Defizitäre Datenlage bei seltenen Krebserkrankungen
Für Beets-Tan, die auch Präsidentin der European Society of Radiology ist, stehen Ärzte wie Informatiker bei der KI-Diagnostik vor einem großen Problem: Die Algorithmen können nur so gut sein, wie die ihnen zugrunde liegenden Daten. Denn jedes Tool müsse im Zuge des Maschinellen Lernens (ML) unter Zuhilfenahmen von Tausenden Echtbildern trainiert werden, um Abweichungen diagnostizieren zu können. Gerade für seltene Krebsformen fehlten aber diese Datenmengen bisweilen.
Hier könne in Zukunft durchaus abgeholfen werden, ist sich Amparo Alonso-Betanzos, Professorin für Computer Science and Artificial Intelligence an der CITIC-University in A Coruña sicher. Die Präsidentin der spanischen KI-Vereinigung schlägt dazu ein „Human-in-the-loop Machine Learning“ vor.
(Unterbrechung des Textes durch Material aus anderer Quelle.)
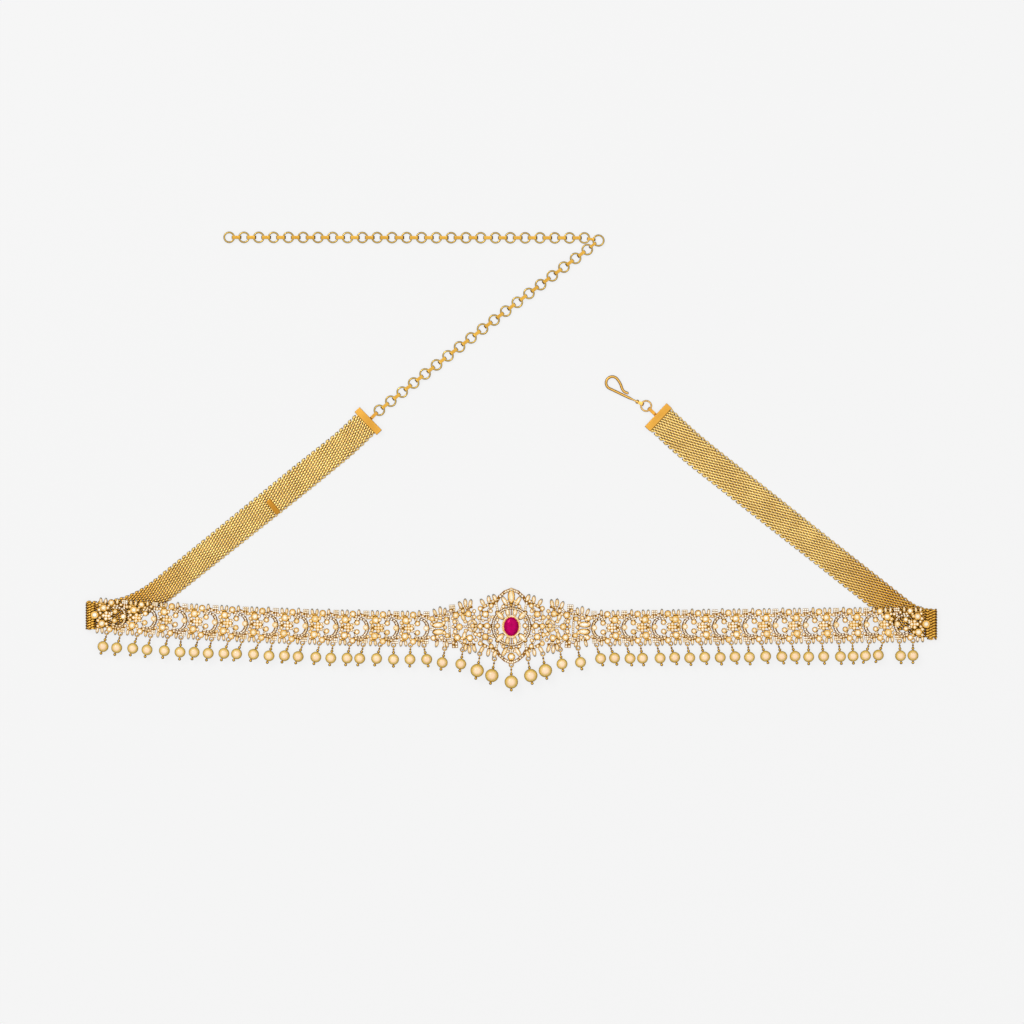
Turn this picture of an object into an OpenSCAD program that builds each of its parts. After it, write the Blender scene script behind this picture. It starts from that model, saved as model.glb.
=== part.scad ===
// Waist belt laid out flat: jewelled front panel, mesh bands, extension chain and hook.
// +X runs along the panel to the wearer's left, +Y up the panel and +Z out of its front.
// The origin is the middle of the medallion's back, on the surface that the belt lies on.

/* [Front panel] */
// Length of one side unit, hinge to hinge
unit_pitch = 12.1; // [12:0.05:12.3]
// Thickness of the pierced plates
plate_t = 1.0; // [0.9:0.05:1.1]
// Height of the raised stone seats above the back
seat_h = 1.5; // [1.4:0.05:1.6]
// Height of the raised leaf and marquise settings above the back
leaf_h = 1.35; // [1.2:0.05:1.4]
// Outer width of a unit's oval ring
oval_w = 6.6; // [6.4:0.1:6.8]
// Outer height of a unit's oval ring
oval_h = 8.2; // [8:0.1:8.4]
// Rise of the panel's left half from the wing to its end
left_rise = 5.4; // [4:0.1:7]
// Rise of the panel's right half from the wing to its end
right_rise = 1.6; // [0:0.1:3]

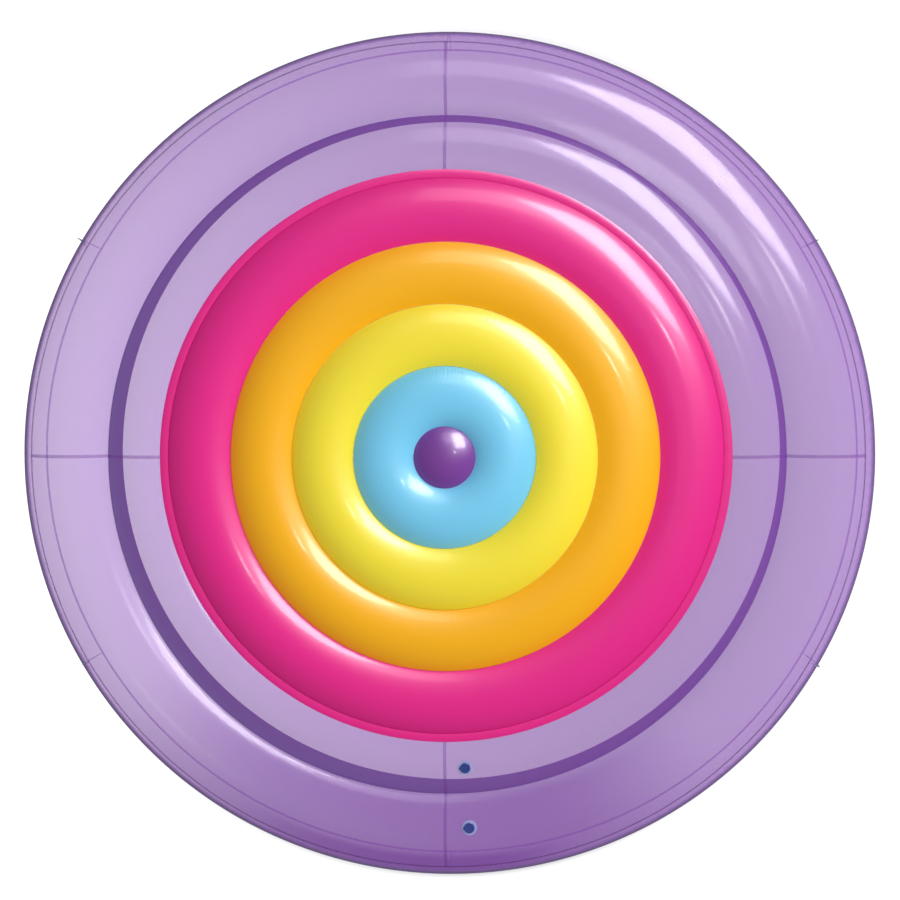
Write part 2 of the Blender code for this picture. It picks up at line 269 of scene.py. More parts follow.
def piece(name, mesh, finish, body="float", nodes=()):
    """An object for a mesh, which rides on a body and stands for the CAD nodes that it covers."""
    made = bpy.data.objects.new(name, mesh)
    bpy.context.scene.collection.objects.link(made)
    mesh.materials.append(finish)
    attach(made, body)
    if nodes:
        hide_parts(*nodes)


# %% [markdown]
# ## Finishes
# Vinyl film is glossy, with a faint grain from the rollers and slow waves where it isn't quite even. Both
# go into one node group, because every film here has them, with its own values for each. The group gives
# a height for the bump and a number that the roughness follows.

# %% The grain that all the films share


def group_with(name, inputs, outputs):
    """An empty node group with float inputs and outputs, and its two end nodes."""
    tree = bpy.data.node_groups.new(name, "ShaderNodeTree")
    for socket, value in inputs.items():
        tree.interface.new_socket(socket, in_out="INPUT", socket_type="NodeSocketFloat").default_value = value
    for socket in outputs:
        tree.interface.new_socket(socket, in_out="OUTPUT", socket_type="NodeSocketFloat")
    return tree, tree.nodes.new("NodeGroupInput").outputs, tree.nodes.new("NodeGroupOutput").inputs


def maths(tree, operation, *values):
    """A Math node. Each of its inputs is a number or the output of another node."""
    node = tree.nodes.new("ShaderNodeMath")
    node.operation = operation
    for socket, value in zip(node.inputs, values):
        if isinstance(value, bpy.types.NodeSocket):
            tree.links.new(value, socket)
        else:
            socket.default_value = value
    return node.outputs[0]


def noise(tree, scale, detail=2.0):
    """Noise in the object's own coordinates, so it stays where it is on the piece."""
    place = tree.nodes.new("ShaderNodeTexCoord")
    node = tree.nodes.new("ShaderNodeTexNoise")
    node.inputs["Scale"].default_value = scale
    node.inputs["Detail"].default_value = detail
    tree.links.new(place.outputs["Object"], node.inputs["Vector"])
    return node.outputs["Fac"]


def soft_step(tree, value, start, end):
    """A soft step: zero up to start, one from end on. The two may stand in either order."""
    node = tree.nodes.new("ShaderNodeMapRange")
    node.interpolation_type = "SMOOTHSTEP"
    node.inputs["From Min"].default_value = min(start, end)
    node.inputs["From Max"].default_value = max(start, end)
    node.inputs["To Min"].default_value = float(start > end)
    node.inputs["To Max"].default_value = float(start < end)
    tree.links.new(value, node.inputs["Value"])
    return node.outputs["Result"]


def blend(tree, share, first, second):
    """A mix of two colours. Each is three numbers or the output of another node."""
    node = tree.nodes.new("ShaderNodeMix")
    node.data_type = "RGBA"
    tree.links.new(share, node.inputs["Factor"])
    for socket, colour in ((node.inputs["A"], first), (node.inputs["B"], second)):
        if isinstance(colour, bpy.types.NodeSocket):
            tree.links.new(colour, socket)
        else:
            socket.default_value = (*colour, 1)
    return node.outputs["Result"]


film_grain, grain_in, grain_out = group_with(
    "film_grain", {"Grain": 0.2, "Waves": 1.0, "Haze": 0.05}, ("Height", "Roughness")
)
wave_scale, grain_scale, haze_scale = 9.0, 420.0, 34.0
slow = maths(film_grain, "MULTIPLY", noise(film_grain, wave_scale), grain_in["Waves"])
height = maths(film_grain, "MULTIPLY_ADD", noise(film_grain, grain_scale, 3.0), grain_in["Grain"], slow)
film_grain.links.new(height, grain_out["Height"])
haze = maths(film_grain, "MULTIPLY", noise(film_grain, haze_scale, 3.0), grain_in["Haze"])
film_grain.links.new(haze, grain_out["Roughness"])
print("film_grain has", len(film_grain.nodes), "nodes")

# %% [markdown]
# ## Weld marks
# A hot bar presses a weld flat and prints fine ribs across it. The mesh says how far inside a weld's strip
# each point is, and how far along the strip, and this group turns that into a mask for the strip and a
# height for its ribs.

# %% The group for welds


def fact_of(tree, name):
    """The number that a mesh keeps for each of its points under a name."""
    node = tree.nodes.new("ShaderNodeAttribute")
    node.attribute_name = name
    return node.outputs["Fac"]


weld_mark, weld_in, weld_out = group_with("weld_mark", {"Sharpness": 1500.0, "Rib": 0.003}, ("Mask", "Ribs"))
strip = maths(weld_mark, "MULTIPLY", fact_of(weld_mark, "weld"), weld_in["Sharpness"])
strip.node.use_clamp = True
weld_mark.links.new(strip, weld_out["Mask"])
turns = maths(weld_mark, "DIVIDE", fact_of(weld_mark, "way"), weld_in["Rib"])
rib = maths(weld_mark, "SINE", maths(weld_mark, "MULTIPLY", turns, 2 * math.pi))
weld_mark.links.new(maths(weld_mark, "MULTIPLY", rib, strip), weld_out["Ribs"])

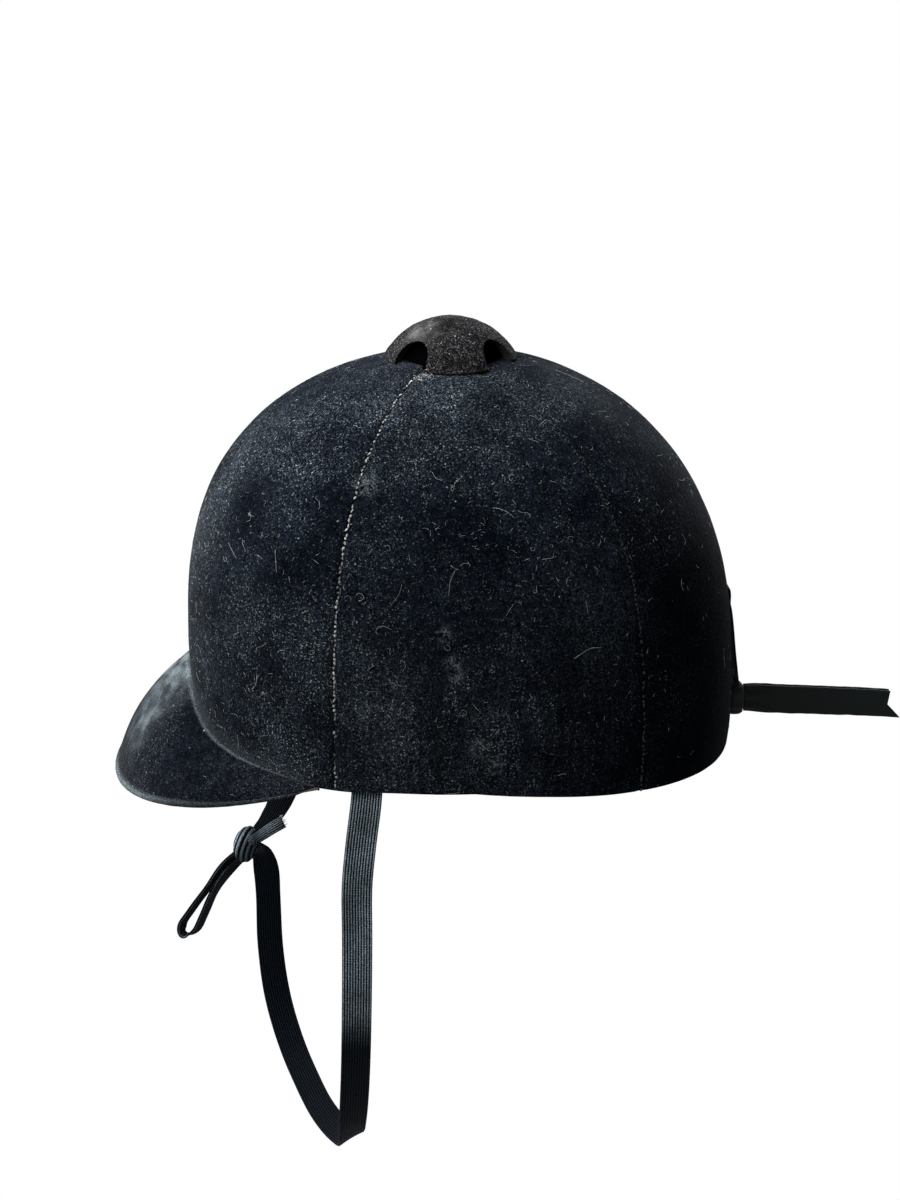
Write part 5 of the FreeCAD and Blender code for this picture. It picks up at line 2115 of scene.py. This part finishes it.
    def cut_end(self) -> None:
        """Make the folded cut end above the knot, with its frayed fibres."""
        route = (
            ((-77.0, -88.0, -92.0), (0.5, 0.45, -0.72), 4.5),
            ((-73.0, -83.8, -88.4), (0.6, 0.46, -0.63), 5.5),
            ((-71.0, -78.0, -83.6), (0.6, 0.46, -0.63), 6.0),
            ((-70.5, -71.5, -79.6), (0.6, 0.46, -0.63), 6.2))
        path = BandPath([Station(*row) for row in route], step=0.0009)
        band = Band(path, ribs=6, relief=0.00022, curl=0.0009)
        piece = finish_mesh("elastic_cut_end", band.mesh())
        self.shop.dress(piece, self.shop.finishes.elastic, "elastic", ["strap_cut_end"], Body.STRAP)
        rng = random.Random(11)
        mesh = bmesh.new()
        spot, over, out = path.frame(len(path.places) - 1)
        along = (path.places[-1] - path.places[-3]).normalized()
        for _ in range(26):
            start = spot + over * rng.uniform(-0.0032, 0.0032) + out * rng.uniform(-0.0004, 0.0004)
            start -= along * 0.0006
            bend = over * rng.uniform(-0.5, 0.5) + out * rng.uniform(-0.5, 0.5)
            reach = rng.uniform(0.0008, 0.0024)
            points = [start + along * (reach * t) + bend * (reach * t * t) for t in (0.0, 0.35, 0.7, 1.0)]
            tube_between(mesh, points, 0.00009, 5)
        fray = finish_mesh("elastic_frayed_fibres", mesh)
        self.shop.dress(fray, self.shop.finishes.lint, "elastic", (), Body.STRAP)


# ---- bow


@dataclass
class NapeBow:
    """Ribbon bow at the nape, with two hanging tails."""

    shop: Shop
    level: float = 0.001
    ribbon: float = 0.0127
    thickness: float = 0.0006
    tail_start: float = 0.1287
    tail_length: float = 0.0646
    tail_fall: float = 0.0056
    notch: float = 0.006
    spacing: float = 0.0022

    def build(self) -> None:
        """Make the patch, the knot, the flattened loop and the tails."""
        self.patch()
        self.knot()
        self.loop()
        self.tail(Side.LEFT, Body.TAIL_LEFT)
        self.tail(Side.RIGHT, Body.TAIL_RIGHT)

    @staticmethod
    def nape(x: float, level: float, stand: float) -> Vector:
        """Return the point a stand-off behind the velvet at this distance from the middle."""
        turn = FORM.turn_at(lambda p: x - p.x, 60.0, 120.0, level, -stand)
        return FORM.point(turn, level, -stand)

    def patch(self) -> None:
        """Make the ribbon patch sewn to the nape."""
        def place(across: float, up: float) -> Vector:
            """Return the point at a share across and up."""
            x = mix(0.0079, -0.0079, across)
            level = self.level + self.ribbon * (up - 0.5) * 0.94
            return self.nape(x, level, 0.00095 + 0.00008 * math.sin(up * 20.0))

        piece = finish_mesh("bow_ribbon_patch", lay_grid(24, 20, place))
        self.shop.dress(piece, self.shop.finishes.ribbon, "ribbon", ["bow_patch"])
        add_thickness(piece, self.thickness)

    def knot(self) -> None:
        """Make the pinched ribbon knot."""
        low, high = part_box("bow_knot")
        centre, half = (low + high) / 2, (high - low) / 2 + Vector((0.0003, 0.0007, 0.0003))

        def place(across: float, up: float) -> Vector:
            """Return the point at a share across and up."""
            turn, rise = across * 2 * math.pi, (up - 0.5) * math.pi

            def power(value: float, exponent: float) -> float:
                """Return the power of a value, with its sign kept."""
                return math.copysign(abs(value) ** exponent, value)

            ring = power(math.cos(rise), 0.45)
            spot = Vector((power(math.cos(turn), 0.6) * ring, power(math.sin(turn), 0.6) * ring,
                           power(math.sin(rise), 0.6)))
            pleat = 1.0 - 0.07 * (0.5 + 0.5 * math.cos(up * 38.0)) * ring
            return centre + Vector((spot.x * half.x * pleat, spot.y * half.y * pleat, spot.z * half.z))

        piece = finish_mesh("bow_ribbon_knot", face_outwards(lay_grid(40, 48, place, weld=1e-6)))
        self.shop.dress(piece, self.shop.finishes.ribbon, "ribbon", ["bow_knot"])

    def loop(self) -> None:
        """Make the flattened loop that lies up the back of the cap."""
        rises = (5.2, 4.0, 3.0, 2.4, 1.8, 1.1)
        low, top = self.level / MM + self.ribbon / MM / 2 + 0.8, 54.0
        levels = [mix(low, top, i / 5) for i in range(6)]

        def strand(share: float) -> list[Station]:
            """Return the stations of one strand, at its share of the rise."""
            found = []
            for level, rise in zip(levels, rises):
                stand = mix(0.75, rise - 0.4, share)
                y = self.nape(0.0, level * MM, stand * MM).y / MM
                found.append(Station((0.0, y, level), (1.0, 0.0, 0.0)))
            return found

        route = strand(0.0) + strand(0.34)[::-1] + strand(0.67) + strand(1.0)[::-1]
        path = BandPath(route, step=0.001)
        band = Band(path, thickness=0.0009, ribs=3, relief=0.0, per_rib=5, curl=-0.0003)
        piece = finish_mesh("bow_ribbon_loop", band.mesh())
        self.shop.dress(piece, self.shop.finishes.ribbon, "ribbon", ["bow_loop"])

    def tail(self, side: Side, body: Body) -> None:
        """Make one ribbon tail, pinched at its root and cut to a swallow-tail.

        Args:
            side: Which tail.
            body: The body that it rides on.
        """
        half = self.ribbon / 2

        def place(across: float, along: float) -> Vector:
            """Return the point at a share across and along."""
            over = 2 * across - 1.0
            cut = self.notch * -over if over < 0 else 0.001 * over
            length = self.tail_length + cut
            y = self.tail_start + 0.0003 + length * along
            pinch = mix(0.93, 1.0, smooth(along / 0.10))
            z = self.level - self.tail_fall * along + over * half * pinch
            z += 0.00025 * math.sin(along * 9.0) * along
            z += 0.00022 * noise.noise(Vector((y * 190.0, over, side.value))) * abs(over)
            wave = 0.0006 * math.sin(along * 7.0 + 0.6) * smooth(along / 0.3)
            fold = 0.00035 * math.sin(over * 7.5) * (1.0 - smooth(along / 0.2))
            return Vector((side.value * self.spacing / 2 + wave + fold, y, z))

        piece = finish_mesh(f"bow_ribbon_tail_{side.name.lower()}", lay_grid(24, 90, place))
        node = f"bow_tail_{side.name.lower()}"
        self.shop.dress(piece, self.shop.finishes.ribbon, "ribbon", [node], body)
        add_thickness(piece, self.thickness, 0.0)


# ---- studio


@dataclass
class Studio:
    """Pale floor, soft lamps and the camera."""

    floor_level: float = -1.30
    distance: float = 1.0
    target: Triple = (0.0, -0.0002, 0.050)
    bearing: float = 6.0
    elevation: float = 18.0
    lens: float = 70.35
    sky: Colour = (0.93, 0.96, 1.0)
    sky_strength: float = 0.075

    def build(self) -> None:
        """Make the studio."""
        self.floor()
        self.world()
        self.lamp("key_lamp", (0.95, -1.15, 1.10), 0.8, 30.0)
        self.lamp("brow_lamp", (-0.45, -1.50, 0.45), 0.8, 32.0)
        self.lamp("top_lamp", (-0.35, -0.25, 1.55), 0.9, 50.0)
        self.lamp("nape_lamp", (-1.10, 1.00, 0.75), 1.0, 8.0)
        self.camera()
        bpy.context.scene.view_settings.view_transform = "Standard"

    def floor(self) -> None:
        """Make the plain pale floor, which turns white where only the camera looks."""
        mesh = bmesh.new()
        bmesh.ops.create_grid(mesh, x_segments=2, y_segments=2, size=6.0)
        for vert in mesh.verts:
            vert.co.z = self.floor_level
        piece = finish_mesh("studio_floor", mesh)
        g = Shader("pale_floor")
        seen = g.seen_directly()
        piece.data.materials.append(g.shade(g.blend(seen, (0.55, 0.55, 0.55), (0.0, 0.0, 0.0)), 1.0, None, {
            "Specular IOR Level": 0.0, "Emission Color": (1.0, 1.0, 1.0), "Emission Strength": seen}))

    def world(self) -> None:
        """Light the studio evenly from all round, white to the camera."""
        world = bpy.data.worlds.new("studio_world")
        bpy.context.scene.world = world
        g = Graph(world)
        soft, white = (g.add("ShaderNodeBackground", None, {"Color": colour, "Strength": strength})
                       for colour, strength in ((self.sky, self.sky_strength), ((1.0, 1.0, 1.0), 1.0)))
        lights = {0: g.seen_directly(), 1: soft.outputs[0], 2: white.outputs[0]}
        shown = g.add("ShaderNodeMixShader", None, lights)
        g.add("ShaderNodeOutputWorld", None, {0: shown.outputs[0]})

    @staticmethod
    def lamp(name: str, place: Triple, size: float, power: float) -> None:
        """Hang one soft lamp that points at the cap.

        Args:
            name: Its name.
            place: Where it hangs, in metres.
            size: Side of its square face.
            power: Its power in watts.
        """
        light = bpy.data.lights.new(name, "AREA")
        light.size = size
        light.energy = power
        lamp = bpy.data.objects.new(name, light)
        bpy.context.scene.collection.objects.link(lamp)
        lamp.location = place
        aim = Vector((0.0, 0.0, 0.05)) - Vector(place)
        lamp.rotation_euler = aim.to_track_quat("-Z", "Y").to_euler()

    def camera(self) -> None:
        """Stand the camera at the wearer's left, a little above the cap."""
        turn, rise = math.radians(self.bearing), math.radians(self.elevation)
        back = Vector((math.cos(rise) * math.cos(turn), -math.cos(rise) * math.sin(turn), math.sin(rise)))
        data = bpy.data.cameras.new("camera")
        data.lens = self.lens
        data.sensor_width = 36.0
        camera = bpy.data.objects.new("camera", data)
        bpy.context.scene.collection.objects.link(camera)
        camera.location = Vector(self.target) + back * self.distance
        camera.rotation_euler = (-back).to_track_quat("-Z", "Y").to_euler()
        bpy.context.scene.camera = camera


def main() -> None:
    """Build the looks of the cap round its frame."""
    logging.basicConfig(level=logging.INFO, format="%(name)s: %(message)s")
    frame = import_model()
    shop = Shop(frame["nodes"], Finishes())
    Studio().build()
    for part in (VelvetCover, Peak, CrownButton, Inside, ChinStrap, NapeBow, Lint):
        part(shop).build()


if __name__ == "__main__":
    main()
Konkret könnten Onkologen aus dem klinischen Versorgungsalltag ihre ärztliche Expertise nutzen und beim ML Bilder aus der Versorgung einbringen, die sie entsprechend „erläutern“, damit die Algorithmen spezifischer werden. Auf lange Sicht könnte somit die humane Expertise die Datenlücken bei seltenen Krebserkrankungen schließen helfen.
In Galicien screent KI bereits allein
In puncto Screening verwies Alonso-Betanzos auf das Projekt CADIA, das im galicischen Gesundheitssystem eingesetzt werden soll, um Brustkrebs mittels einer eigens dafür kreierten KI-Einheit frühzeitig zu detektieren. Zum Einsatz kämen von der technischen Seite her die Mammographie, die Biopsie und die digitale Brusttomosynthese.
Dafür würden alle verfügbaren pathologischen Muster und Bilder integriert. Nach deren vollständiger Digitalisierung sollen objektive Marker für die Analyse der verschiedenen Brustregionen definiert werden, die als risikobehaftet gelten.
Danach soll der Screeningprozess so automatisiert werden, dass die KI-Systeme die Bilder begutachten und das Risikoassessment anhand der vordefinierten Marker vornehmen. Die Radiologen erhalten diese Assessments und nehmen nur bei den Patientinnen weiterführende Begutachtungen vor, bei denen ein Risiko oder ein Verdacht auf Krebs bestehe.